Чужеземные религии могут быть необычайно привлекательными и неадекватно оцениваться теми, кто мало знает о своей собственной, теми, кто не пропустил ее через свою душу и не вырос из нее. Вот почему тот, чье христианство «вытеснено» или бессознательно, так легко использует «бунтарский» или «авторитарный» дзэн для самооправдания. Одному хочется иметь философию, позволяющую ему всегда поступать ради удовольствия. Другой желает спастись более благовидным, более «авторитетным» способом, чем те, которые ему предлагают Церковь или психиатры. Помимо всего прочего, атмосфера японского дзэна свободна от неприятных воспоминаний детства, ассоциаций, связанных с Богом-Отцом и Иисусом Христом (хотя я знаю многих молодых японцев, у которых были те же проблемы, но связанные с их ранним приобщением к буддизму). Однако истинный дух дзэна остается практически непостижимым для тех, кто еще не преодолел незрелость стремления к самооправданию, будь то перед Богом-Отцом или патерналистским обществом.
Старые китайские мастера дзэна были пропитаны даосизмом. Они видели природу в ее всеобщей взаимозависимости, что каждое существо и каждое переживание как оно есть пребывает в согласии с Дао природы. Это позволяло им принимать себя такими, как они есть, мгновение за мгновением, без малейшей необходимости что-либо оправдывать. Они не гордились этим и не отделяли себя от всего остального. Напротив, их дзэн был ву-шин, что приблизительно означает «ничего особенного» или «никакой суеты». Но дзэн становится «суетой», когда его смешивают с богемной демонстративностью или же когда воображают, что японский монастырь и ежедневная пятичасовая сидячая медитация гарантируют «спасение».
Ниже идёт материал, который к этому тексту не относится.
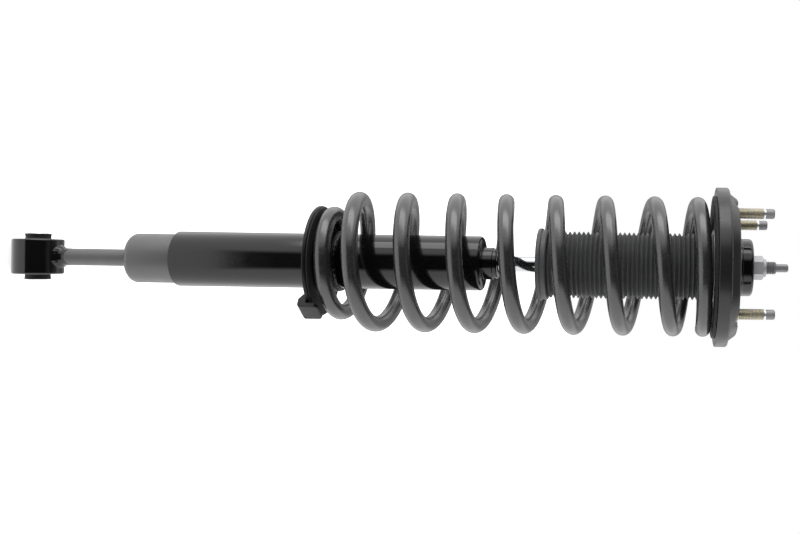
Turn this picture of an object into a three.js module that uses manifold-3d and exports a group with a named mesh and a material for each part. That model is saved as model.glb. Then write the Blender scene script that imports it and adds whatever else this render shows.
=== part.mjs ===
// Coil-over strut with a three-stud top mount, an outer coil spring and a rubber-bushed lower eye.
// Units are millimetres. The strut's axis is Z with the top mount up, and Z = 0 is the flat face
// of the mount plate that seats in the car's body. The lower eye's bore runs along X.
import * as THREE from 'three';
import { mergeVertices } from 'three/addons/utils/BufferGeometryUtils.js';
import Module from 'manifold-3d';

const wasm = await Module();
wasm.setup();

// ---- driving dimensions ----
const GAP = 0.3; // clearance left between pieces that touch
const SIDES = 36; // facets round a large turned piece
const FINE = 20; // facets round a small turned piece

const PLATE_R = 71.5; // mount plate
const PLATE_T = 3;
const PLATE_LIP_Z = -19;
const CROWN_R = 61;
const CUP_R = 26; // bush cup that stands up through the plate
const CUP_TOP = 14.4;
const CUP_WALL = 2.6;
const STUD_R = 4.9;
const STUD_HEAD_R = 6.2;
const STUD_TOP = 31.5;
const STUD_PCD_R = 53;
const STUD_ANGLES = [-42, 26, 139]; // degrees from -X towards -Y

const ROD_R = 7;
const ROD_THREAD_R = 5.9;
const ROD_SHOULDER_Z = -15.6;
const ROD_TOP = 47;
const ROD_TIP = 11; // length of the hexagonal tip that stops the rod turning
const NUT_AF = 19;
const NUT_H = 12.2;

const SEAT_Z = -16.6; // top face of the upper spring seat
const SEAT_T = 2.4;
const PAD_T = 2.4; // rubber pad above the spring

const WIRE_R = 7; // coil spring
const COIL_R = 56;
const PIGTAIL_R = 42.2;
const COIL_LOW_Z = -362.1; // height of the wire's centre at its lower end
const PITCH = 44.25;
const CLOSED_TURNS = 1.578; // turns over which the pitch grows from nothing at the lower end
const LOWER_TURNS = 1.25; // turns below the first full one
const UPPER_TURNS = 7.48; // turns above it
const COIL_LEAN = 1.9; // rise of each coil's -X side and fall of its +X side

const TUBE_R = 24.5; // reserve tube
const TUBE_BORE_R = 23;
const TUBE_TOP = -227;
const TUBE_BOTTOM = -500;
const NECK_R = 14.4;
const NECK_TOP = -213.6;
const CYL_R = 15.5; // pressure cylinder
const CYL_BORE_R = 14;
const CYL_TOP = -252.3;
const CYL_BOTTOM = -522;
const BASE_R = 22;
const BASE_BOTTOM = -542;
const STEM_R = 7.6;

const PERCH_R = 49.5; // lower spring seat
const PERCH_Z = -371; // its upper face
const PERCH_T = 2.2;
const PERCH_LIP = 3; // depth of its turned-down edge

const EYE_Z = -628;
const EYE_R = 20.5;
const EYE_BORE_R = 16.6;
const EYE_W = 31.4;
const SLEEVE_R = 8.2;
const SLEEVE_BORE_R = 6.1;
const SLEEVE_W = 42;

const BOOT_R = 30;
const BOOT_BORE_R = 27;
const BOOT_BOTTOM = -177.5;

const PISTON_TOP = -286.8;
const PISTON_H = 12;
const VALVE_Z = -516; // face of the base valve that its intake disc rests on

// ---- materials ----
function paint(color, roughness, metalness) {
  return new THREE.MeshStandardMaterial({ color, roughness, metalness });
}

const PLATE_STEEL = paint(0x6f7072, 0.45, 0.8);
const BLACK_GLOSS = paint(0x0b0b0d, 0.18, 0.2);
const GREY_PAINT = paint(0x7f8080, 0.5, 0.1);
const SPRING_COAT = paint(0x4a4b4c, 0.5, 0.2);
const RUBBER = paint(0x121212, 0.8, 0);
const BOOT_BLACK = paint(0x151515, 0.65, 0);
const CHROME = paint(0xd8dadc, 0.08, 1);
const GOLD_ZINC = paint(0xb79a4a, 0.35, 0.9);
const BRIGHT_ZINC = paint(0xc4c6c8, 0.3, 0.9);
const STEEL = paint(0x8f9092, 0.4, 0.9);
const IRON = paint(0x55565a, 0.6, 0.8);
const PTFE = paint(0x6b3f2a, 0.6, 0);
const FOAM = paint(0xcfc49a, 0.85, 0);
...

Вынужден признать, что болтовня о дзэне, даже в таком небольшом эссе, как это, – тоже суета, правда, в меньших масштабах.
Мне хотелось бы добавить еще кое-что обо всех «суетящихся», будь то представители «бунтарского» или «авторитарного» дзэна. Суета – это тоже хорошо. Если вы верны дзэну, нет нужды притворяться, что это не так. Если вам действительно хочется провести несколько лет в японском монастыре – почему бы и нет? А если вы хотите проводить время, путешествуя автостопом или перемывая косточки Чарли Паркеру – выбор за вами.
В весеннем пейзаже нет ни хорошего, ни плохого;
Цветущие ветви растут естественно, один длиннее, другие короче…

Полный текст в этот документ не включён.